Suzanne Maloney, a senior fellow at the Brookings Institution's Saban Center for Middle East Policy, describes the expectations of a turning point Tuesday in the long-conflicted relations between Washington and Tehran as "a bit of irrational exuberance." Nevertheless, she added, the meeting could prove a historic juncture in the two countries' relations.
In "Iran Surprises Itself and the World," an extensive report she published last week on Rouhani's emergence to the political fore, Maloney compared the Islamic regime's turnaround on nuclear policy to its 1988 decision to seek a cease-fire with Iraq. The capitulation conflicted with eight years of defiant vows to fight on until victory.
The "barrage of publicity and overtures" from Rouhani and Khamenei "is the sort of thing only seen in the past when there has been a clear consensus around a certain orientation or decision," like the recognition that the 1980-88 Iran-Iraq war was imperiling the revolution's survival, Maloney said.
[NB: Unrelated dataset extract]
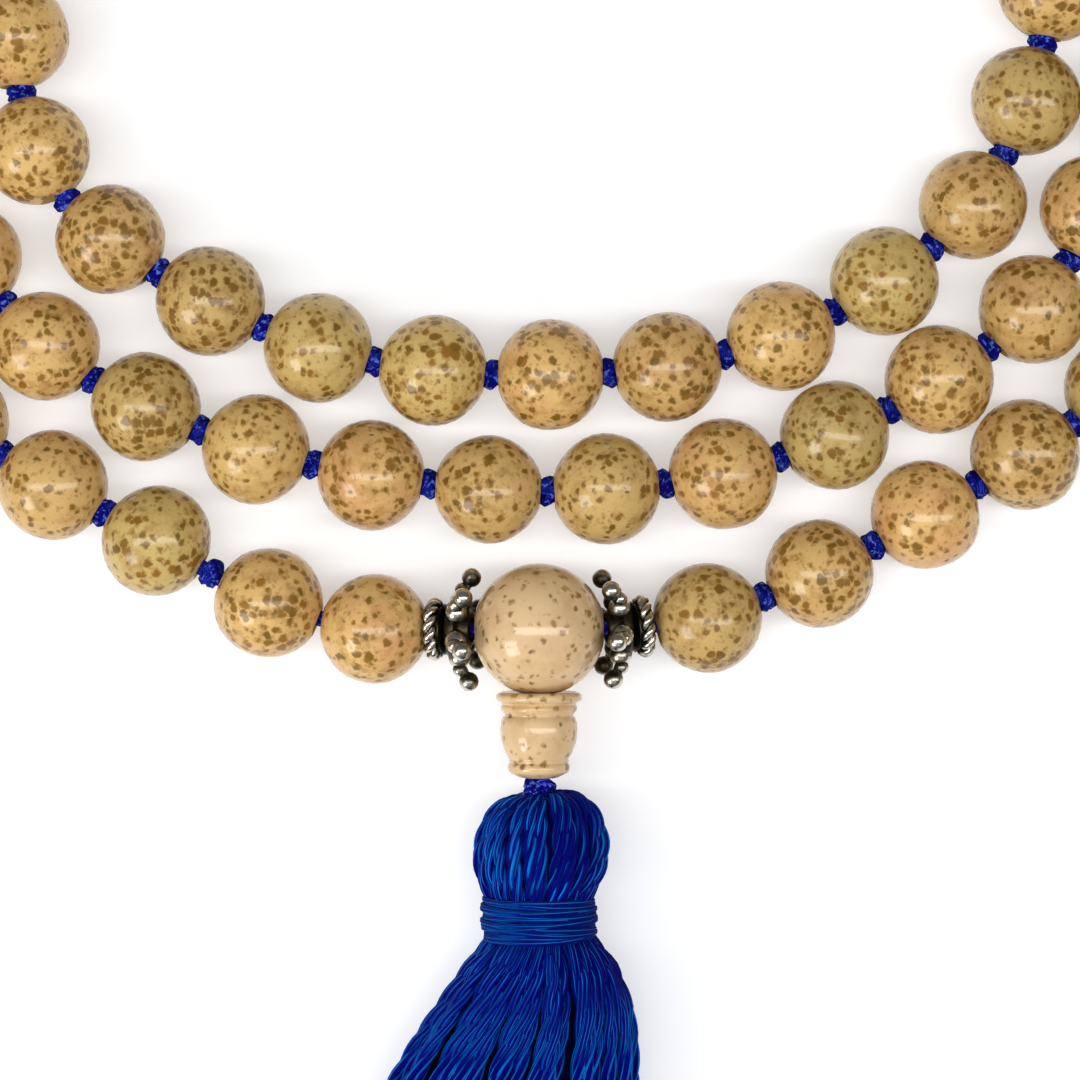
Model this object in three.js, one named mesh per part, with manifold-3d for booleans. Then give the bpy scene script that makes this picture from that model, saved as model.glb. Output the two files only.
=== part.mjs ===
// Knotted mala of 108 seed beads, laid down flat in three turns with its tassel out in front.
// Millimetres, +Z up. The tassel points towards -Y. The origin is under the middle of the whole
// piece, on the surface that it lies on. Lengths along the string are counted from the middle of
// the guru bead, out to the right, round the three turns and back in from the left.
import * as THREE from 'three';
import { mergeVertices } from 'three/addons/utils/BufferGeometryUtils.js';
import Module from 'manifold-3d';

const wasm = await Module();
wasm.setup();

// Driving dimensions
const BEAD_R = 4;
const PITCH = 8.94;
const GURU_R = 5;
const CORD_R = 0.6;
const BORE_R = 0.9;
const KNOT_R = 1.3;
const KNOT_HALF = 0.3;
const PENDANT_CORD_R = 0.8;
const PENDANT_BORE_R = 1.1;
const CLEARANCE = 0.3;
const GURU_Z = GURU_R;
const STAR_AT = 6.35;
const STAR_R = 4.5;
const STAR_SWEEP = 1.5;
const STAR_ARMS = 6;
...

Rouhani, a consummate insider in the theocracy, surprisingly emerged as winner of the June 14 presidential election on the first ballot after pledging to end Iran's international isolation and to lift Iranians out of economic catastrophe. Sanctions have cut in half Iran's vital oil revenue, as well as the value of its currency.
Maloney cautions, however, that "eagerness for agreement on the nuclear issue is not the same thing as rapprochement." Iranian leaders continue to cast the United States as an enemy to be wary of in negotiations.
And the encouraging pronouncements from Tehran may represent only a fleeting opportunity for improving relations if Rouhani fails to secure any corresponding gesture of concession from the United States, analysts note.
"We have gotten in the past to a point where a deal seemed imminent, and then someone pulled the rug out from under it," said DiMaggio. "All the signals are there but this is by no means a done deal."